→ Material to process
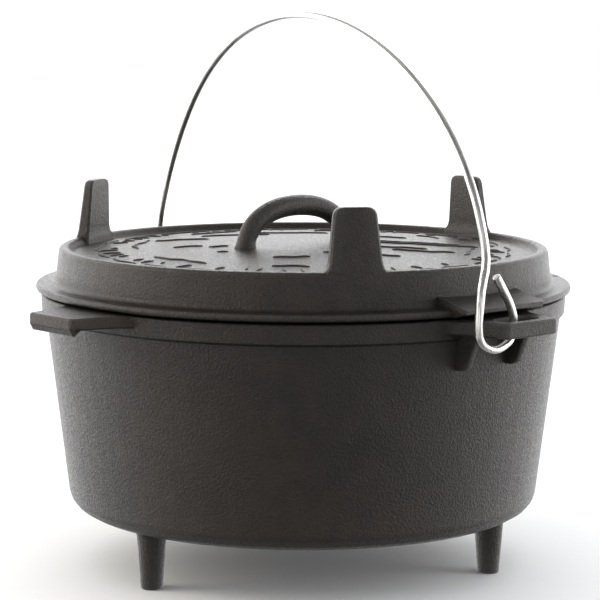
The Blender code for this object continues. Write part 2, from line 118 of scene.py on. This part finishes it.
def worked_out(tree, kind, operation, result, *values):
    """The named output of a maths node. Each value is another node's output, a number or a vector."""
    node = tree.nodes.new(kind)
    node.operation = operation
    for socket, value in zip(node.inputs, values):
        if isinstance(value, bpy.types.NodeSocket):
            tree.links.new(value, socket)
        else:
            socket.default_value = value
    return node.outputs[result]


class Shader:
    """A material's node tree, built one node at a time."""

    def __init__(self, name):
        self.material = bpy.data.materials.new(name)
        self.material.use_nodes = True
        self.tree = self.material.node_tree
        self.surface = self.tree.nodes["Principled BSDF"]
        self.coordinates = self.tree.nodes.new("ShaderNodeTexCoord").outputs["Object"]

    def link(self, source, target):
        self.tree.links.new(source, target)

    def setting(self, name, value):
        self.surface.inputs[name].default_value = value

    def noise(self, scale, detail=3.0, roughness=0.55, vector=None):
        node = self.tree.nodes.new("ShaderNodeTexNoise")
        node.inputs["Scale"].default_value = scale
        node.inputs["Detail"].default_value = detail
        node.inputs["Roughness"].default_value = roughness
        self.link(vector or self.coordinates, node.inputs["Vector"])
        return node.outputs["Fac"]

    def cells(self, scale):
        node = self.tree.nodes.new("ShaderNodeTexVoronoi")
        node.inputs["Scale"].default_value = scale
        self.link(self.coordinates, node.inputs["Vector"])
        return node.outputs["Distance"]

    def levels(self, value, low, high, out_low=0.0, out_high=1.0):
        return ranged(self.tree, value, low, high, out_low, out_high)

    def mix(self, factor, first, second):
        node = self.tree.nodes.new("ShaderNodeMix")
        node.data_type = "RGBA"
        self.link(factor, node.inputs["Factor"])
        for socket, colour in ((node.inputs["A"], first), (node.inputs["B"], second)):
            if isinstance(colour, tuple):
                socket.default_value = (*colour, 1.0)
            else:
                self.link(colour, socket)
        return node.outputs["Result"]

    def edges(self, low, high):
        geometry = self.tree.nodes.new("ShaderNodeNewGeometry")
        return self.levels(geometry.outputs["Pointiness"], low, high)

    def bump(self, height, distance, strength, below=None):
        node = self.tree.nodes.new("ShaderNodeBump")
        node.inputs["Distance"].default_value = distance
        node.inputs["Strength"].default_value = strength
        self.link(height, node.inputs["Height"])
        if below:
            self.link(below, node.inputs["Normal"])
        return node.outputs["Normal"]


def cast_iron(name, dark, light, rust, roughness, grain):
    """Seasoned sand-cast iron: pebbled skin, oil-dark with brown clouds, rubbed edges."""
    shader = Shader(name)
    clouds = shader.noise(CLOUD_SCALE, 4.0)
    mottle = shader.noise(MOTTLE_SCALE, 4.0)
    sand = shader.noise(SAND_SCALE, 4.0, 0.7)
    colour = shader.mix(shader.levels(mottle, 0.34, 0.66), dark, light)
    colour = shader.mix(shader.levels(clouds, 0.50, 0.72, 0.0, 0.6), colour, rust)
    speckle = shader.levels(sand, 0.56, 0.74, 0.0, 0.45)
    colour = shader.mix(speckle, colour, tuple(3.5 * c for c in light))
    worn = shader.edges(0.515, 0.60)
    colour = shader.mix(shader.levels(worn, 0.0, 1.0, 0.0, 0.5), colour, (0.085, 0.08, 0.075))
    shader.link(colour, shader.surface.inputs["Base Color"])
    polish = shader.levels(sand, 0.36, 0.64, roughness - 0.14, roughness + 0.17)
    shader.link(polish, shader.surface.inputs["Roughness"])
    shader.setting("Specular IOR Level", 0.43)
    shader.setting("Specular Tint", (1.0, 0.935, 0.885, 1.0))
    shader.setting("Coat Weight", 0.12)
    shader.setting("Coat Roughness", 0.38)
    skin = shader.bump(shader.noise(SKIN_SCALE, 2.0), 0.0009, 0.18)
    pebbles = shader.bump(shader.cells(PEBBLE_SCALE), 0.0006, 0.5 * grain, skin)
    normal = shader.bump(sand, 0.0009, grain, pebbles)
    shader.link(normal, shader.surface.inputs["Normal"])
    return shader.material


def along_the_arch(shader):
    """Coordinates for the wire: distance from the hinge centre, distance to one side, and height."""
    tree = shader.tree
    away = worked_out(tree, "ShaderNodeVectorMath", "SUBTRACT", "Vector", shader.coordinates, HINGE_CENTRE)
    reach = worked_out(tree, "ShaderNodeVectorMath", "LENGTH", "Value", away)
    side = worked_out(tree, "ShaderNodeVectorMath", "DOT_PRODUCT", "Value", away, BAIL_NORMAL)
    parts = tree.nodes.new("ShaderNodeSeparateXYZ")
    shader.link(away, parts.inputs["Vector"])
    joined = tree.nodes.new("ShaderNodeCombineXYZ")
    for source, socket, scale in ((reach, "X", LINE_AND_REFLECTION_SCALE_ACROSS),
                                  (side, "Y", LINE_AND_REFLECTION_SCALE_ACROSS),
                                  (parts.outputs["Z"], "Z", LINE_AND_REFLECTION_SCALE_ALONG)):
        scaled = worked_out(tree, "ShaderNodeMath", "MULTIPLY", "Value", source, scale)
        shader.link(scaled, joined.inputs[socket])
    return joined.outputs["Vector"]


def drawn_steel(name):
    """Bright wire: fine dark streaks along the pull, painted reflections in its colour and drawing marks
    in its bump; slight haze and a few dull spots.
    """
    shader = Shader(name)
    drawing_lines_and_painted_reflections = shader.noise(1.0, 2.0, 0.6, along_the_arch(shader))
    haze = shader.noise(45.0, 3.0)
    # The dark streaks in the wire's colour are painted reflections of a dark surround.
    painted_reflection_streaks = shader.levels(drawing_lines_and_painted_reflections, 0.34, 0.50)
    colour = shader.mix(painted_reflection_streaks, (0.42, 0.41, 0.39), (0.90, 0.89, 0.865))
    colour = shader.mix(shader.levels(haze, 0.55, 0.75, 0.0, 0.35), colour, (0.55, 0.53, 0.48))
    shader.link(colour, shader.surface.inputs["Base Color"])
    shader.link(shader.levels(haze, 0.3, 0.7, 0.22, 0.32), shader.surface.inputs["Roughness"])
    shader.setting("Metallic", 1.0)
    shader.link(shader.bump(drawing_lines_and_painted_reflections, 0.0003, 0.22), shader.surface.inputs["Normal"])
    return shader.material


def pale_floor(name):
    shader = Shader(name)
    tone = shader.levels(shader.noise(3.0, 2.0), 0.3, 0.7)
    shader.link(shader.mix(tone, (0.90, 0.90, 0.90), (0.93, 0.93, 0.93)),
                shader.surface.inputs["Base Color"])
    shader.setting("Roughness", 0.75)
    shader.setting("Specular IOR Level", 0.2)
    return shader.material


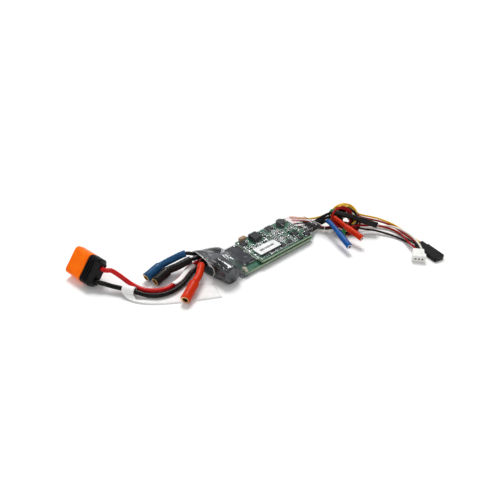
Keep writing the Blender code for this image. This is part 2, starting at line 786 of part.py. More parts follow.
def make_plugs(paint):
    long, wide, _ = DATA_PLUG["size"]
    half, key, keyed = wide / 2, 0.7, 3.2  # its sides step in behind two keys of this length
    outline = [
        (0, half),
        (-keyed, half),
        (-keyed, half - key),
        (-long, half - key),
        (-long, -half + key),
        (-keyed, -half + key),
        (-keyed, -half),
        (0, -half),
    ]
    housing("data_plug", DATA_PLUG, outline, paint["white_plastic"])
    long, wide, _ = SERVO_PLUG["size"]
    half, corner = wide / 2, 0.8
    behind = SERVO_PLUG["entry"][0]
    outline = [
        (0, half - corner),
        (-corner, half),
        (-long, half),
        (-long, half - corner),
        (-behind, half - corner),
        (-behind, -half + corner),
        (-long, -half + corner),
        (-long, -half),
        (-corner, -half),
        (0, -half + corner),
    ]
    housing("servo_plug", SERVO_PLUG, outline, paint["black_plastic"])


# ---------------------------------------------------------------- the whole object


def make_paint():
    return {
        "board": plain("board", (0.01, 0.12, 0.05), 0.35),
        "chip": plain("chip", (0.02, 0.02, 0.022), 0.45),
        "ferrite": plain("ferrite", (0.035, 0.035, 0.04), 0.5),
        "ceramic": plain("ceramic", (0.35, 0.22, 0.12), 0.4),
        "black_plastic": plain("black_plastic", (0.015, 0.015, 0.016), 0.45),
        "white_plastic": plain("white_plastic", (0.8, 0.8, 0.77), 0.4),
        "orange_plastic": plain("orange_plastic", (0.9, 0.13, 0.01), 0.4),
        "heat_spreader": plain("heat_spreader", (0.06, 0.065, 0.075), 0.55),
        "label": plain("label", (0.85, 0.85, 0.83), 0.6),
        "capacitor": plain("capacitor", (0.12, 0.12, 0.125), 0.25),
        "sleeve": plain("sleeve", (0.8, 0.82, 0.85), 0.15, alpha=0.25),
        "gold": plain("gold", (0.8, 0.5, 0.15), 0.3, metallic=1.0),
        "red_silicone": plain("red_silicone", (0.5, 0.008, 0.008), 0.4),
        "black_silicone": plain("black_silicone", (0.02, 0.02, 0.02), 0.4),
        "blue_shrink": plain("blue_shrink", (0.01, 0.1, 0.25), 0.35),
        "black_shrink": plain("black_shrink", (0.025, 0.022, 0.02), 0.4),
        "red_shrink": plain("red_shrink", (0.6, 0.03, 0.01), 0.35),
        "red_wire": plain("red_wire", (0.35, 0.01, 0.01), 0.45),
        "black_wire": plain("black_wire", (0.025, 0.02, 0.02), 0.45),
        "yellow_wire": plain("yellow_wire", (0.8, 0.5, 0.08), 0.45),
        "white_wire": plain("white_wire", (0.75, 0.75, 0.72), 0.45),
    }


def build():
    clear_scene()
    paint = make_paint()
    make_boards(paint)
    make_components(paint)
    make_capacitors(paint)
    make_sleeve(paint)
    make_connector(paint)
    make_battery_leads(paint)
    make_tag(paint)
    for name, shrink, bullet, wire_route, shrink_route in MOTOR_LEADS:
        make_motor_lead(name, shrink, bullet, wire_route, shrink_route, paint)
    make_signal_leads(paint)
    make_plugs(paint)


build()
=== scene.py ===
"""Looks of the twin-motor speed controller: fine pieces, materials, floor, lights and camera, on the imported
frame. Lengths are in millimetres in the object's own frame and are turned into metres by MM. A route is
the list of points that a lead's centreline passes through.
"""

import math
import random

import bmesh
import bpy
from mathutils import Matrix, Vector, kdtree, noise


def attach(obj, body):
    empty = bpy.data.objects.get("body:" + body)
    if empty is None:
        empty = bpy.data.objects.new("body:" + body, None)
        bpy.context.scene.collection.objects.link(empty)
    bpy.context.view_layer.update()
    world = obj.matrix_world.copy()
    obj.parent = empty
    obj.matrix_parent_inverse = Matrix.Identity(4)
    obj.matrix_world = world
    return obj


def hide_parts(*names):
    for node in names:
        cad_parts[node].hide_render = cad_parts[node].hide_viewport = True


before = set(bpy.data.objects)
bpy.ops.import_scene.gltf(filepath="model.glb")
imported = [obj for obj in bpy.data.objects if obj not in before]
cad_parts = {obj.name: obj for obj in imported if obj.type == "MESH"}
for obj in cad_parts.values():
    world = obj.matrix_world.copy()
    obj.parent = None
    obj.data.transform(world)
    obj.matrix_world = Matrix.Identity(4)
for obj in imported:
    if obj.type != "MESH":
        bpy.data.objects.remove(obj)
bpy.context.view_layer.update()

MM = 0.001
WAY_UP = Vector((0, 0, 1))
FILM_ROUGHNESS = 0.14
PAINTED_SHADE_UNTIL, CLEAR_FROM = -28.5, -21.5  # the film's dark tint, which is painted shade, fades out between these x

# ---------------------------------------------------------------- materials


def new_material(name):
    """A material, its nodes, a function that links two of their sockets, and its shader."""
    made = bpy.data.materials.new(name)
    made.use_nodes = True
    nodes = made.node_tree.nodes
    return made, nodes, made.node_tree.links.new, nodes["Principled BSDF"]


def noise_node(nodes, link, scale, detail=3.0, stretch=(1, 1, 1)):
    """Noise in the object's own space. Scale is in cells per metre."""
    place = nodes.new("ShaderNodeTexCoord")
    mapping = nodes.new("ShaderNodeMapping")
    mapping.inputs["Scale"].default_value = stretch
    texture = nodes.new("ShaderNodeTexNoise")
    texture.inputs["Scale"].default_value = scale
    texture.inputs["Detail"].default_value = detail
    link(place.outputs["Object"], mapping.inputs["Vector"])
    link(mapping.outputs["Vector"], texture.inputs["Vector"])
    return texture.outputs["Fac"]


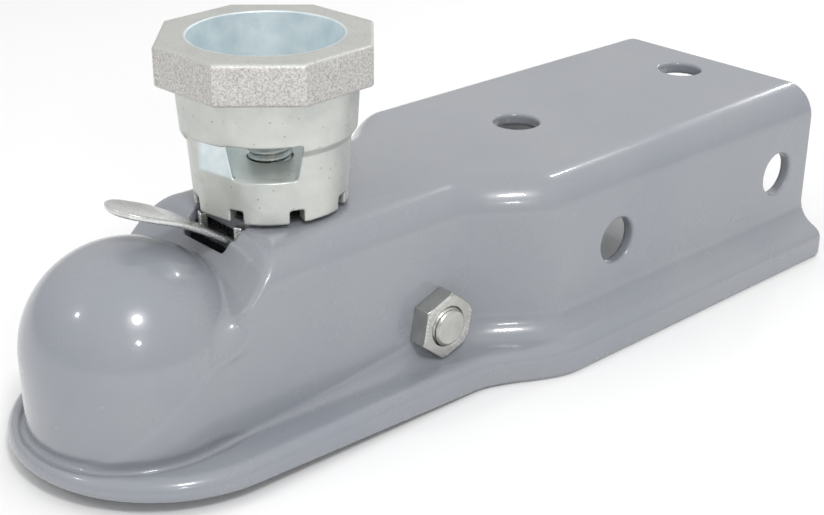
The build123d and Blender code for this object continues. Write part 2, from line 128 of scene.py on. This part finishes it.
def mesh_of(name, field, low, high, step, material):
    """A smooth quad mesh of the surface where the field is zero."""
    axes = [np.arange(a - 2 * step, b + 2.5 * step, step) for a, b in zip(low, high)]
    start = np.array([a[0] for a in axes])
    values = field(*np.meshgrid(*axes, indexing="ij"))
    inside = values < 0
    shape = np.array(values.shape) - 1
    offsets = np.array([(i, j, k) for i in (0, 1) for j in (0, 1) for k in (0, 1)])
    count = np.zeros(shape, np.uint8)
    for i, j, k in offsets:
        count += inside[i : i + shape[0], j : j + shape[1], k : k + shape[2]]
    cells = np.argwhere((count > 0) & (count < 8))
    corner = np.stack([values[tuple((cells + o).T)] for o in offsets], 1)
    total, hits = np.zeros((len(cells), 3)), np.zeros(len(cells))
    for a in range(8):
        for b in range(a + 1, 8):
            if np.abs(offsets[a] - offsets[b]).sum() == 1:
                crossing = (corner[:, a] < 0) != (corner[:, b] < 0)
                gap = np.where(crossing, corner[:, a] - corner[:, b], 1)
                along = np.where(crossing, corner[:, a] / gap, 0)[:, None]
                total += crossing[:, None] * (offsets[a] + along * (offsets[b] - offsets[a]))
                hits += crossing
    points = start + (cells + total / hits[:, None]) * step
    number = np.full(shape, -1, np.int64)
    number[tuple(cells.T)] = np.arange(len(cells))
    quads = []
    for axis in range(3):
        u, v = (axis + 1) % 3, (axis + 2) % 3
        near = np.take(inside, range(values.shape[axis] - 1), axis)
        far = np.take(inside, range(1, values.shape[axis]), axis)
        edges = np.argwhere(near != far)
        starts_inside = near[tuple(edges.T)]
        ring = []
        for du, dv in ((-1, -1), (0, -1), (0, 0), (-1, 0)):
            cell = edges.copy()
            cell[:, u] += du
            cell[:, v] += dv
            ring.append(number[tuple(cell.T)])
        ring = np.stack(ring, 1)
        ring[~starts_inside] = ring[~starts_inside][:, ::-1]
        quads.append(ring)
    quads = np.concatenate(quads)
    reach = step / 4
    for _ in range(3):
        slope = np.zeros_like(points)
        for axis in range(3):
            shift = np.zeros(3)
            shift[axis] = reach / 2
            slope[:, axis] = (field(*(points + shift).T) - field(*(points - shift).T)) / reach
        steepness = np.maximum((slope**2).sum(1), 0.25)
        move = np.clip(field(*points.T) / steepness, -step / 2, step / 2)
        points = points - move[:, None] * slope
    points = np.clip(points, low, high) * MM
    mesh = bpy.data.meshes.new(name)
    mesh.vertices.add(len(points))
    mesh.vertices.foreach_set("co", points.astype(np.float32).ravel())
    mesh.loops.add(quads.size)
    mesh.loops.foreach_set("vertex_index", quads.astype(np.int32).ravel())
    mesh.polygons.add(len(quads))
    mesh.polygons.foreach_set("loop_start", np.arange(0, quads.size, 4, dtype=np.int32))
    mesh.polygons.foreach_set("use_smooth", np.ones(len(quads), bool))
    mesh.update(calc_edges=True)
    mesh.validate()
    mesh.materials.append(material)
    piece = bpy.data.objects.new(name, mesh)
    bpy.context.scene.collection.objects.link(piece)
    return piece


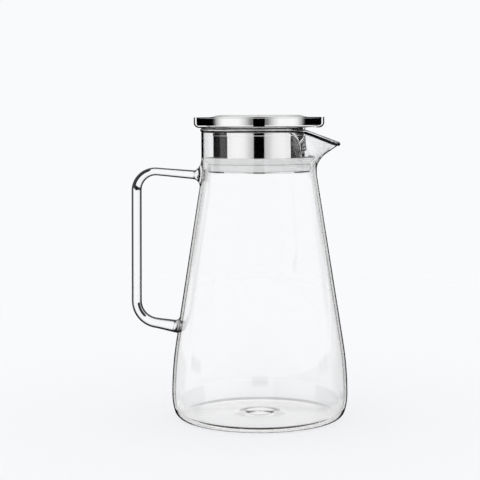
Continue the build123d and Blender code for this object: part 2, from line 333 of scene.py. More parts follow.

→ Your objective
Of the lines above, retype only those from the line containing "if empty is" through the line containing "PAINTED_SHADE_UNTIL, CLEAR_FROM = -28.5, -21.5", including both, exactly.

→ Completed task
    if empty is None:
        empty = bpy.data.objects.new("body:" + body, None)
        bpy.context.scene.collection.objects.link(empty)
    bpy.context.view_layer.update()
    world = obj.matrix_world.copy()
    obj.parent = empty
    obj.matrix_parent_inverse = Matrix.Identity(4)
    obj.matrix_world = world
    return obj


def hide_parts(*names):
    for node in names:
        cad_parts[node].hide_render = cad_parts[node].hide_viewport = True


before = set(bpy.data.objects)
bpy.ops.import_scene.gltf(filepath="model.glb")
imported = [obj for obj in bpy.data.objects if obj not in before]
cad_parts = {obj.name: obj for obj in imported if obj.type == "MESH"}
for obj in cad_parts.values():
    world = obj.matrix_world.copy()
    obj.parent = None
    obj.data.transform(world)
    obj.matrix_world = Matrix.Identity(4)
for obj in imported:
    if obj.type != "MESH":
        bpy.data.objects.remove(obj)
bpy.context.view_layer.update()

MM = 0.001
WAY_UP = Vector((0, 0, 1))
FILM_ROUGHNESS = 0.14
PAINTED_SHADE_UNTIL, CLEAR_FROM = -28.5, -21.5  # the film's dark tint, which is painted shade, fades out between these x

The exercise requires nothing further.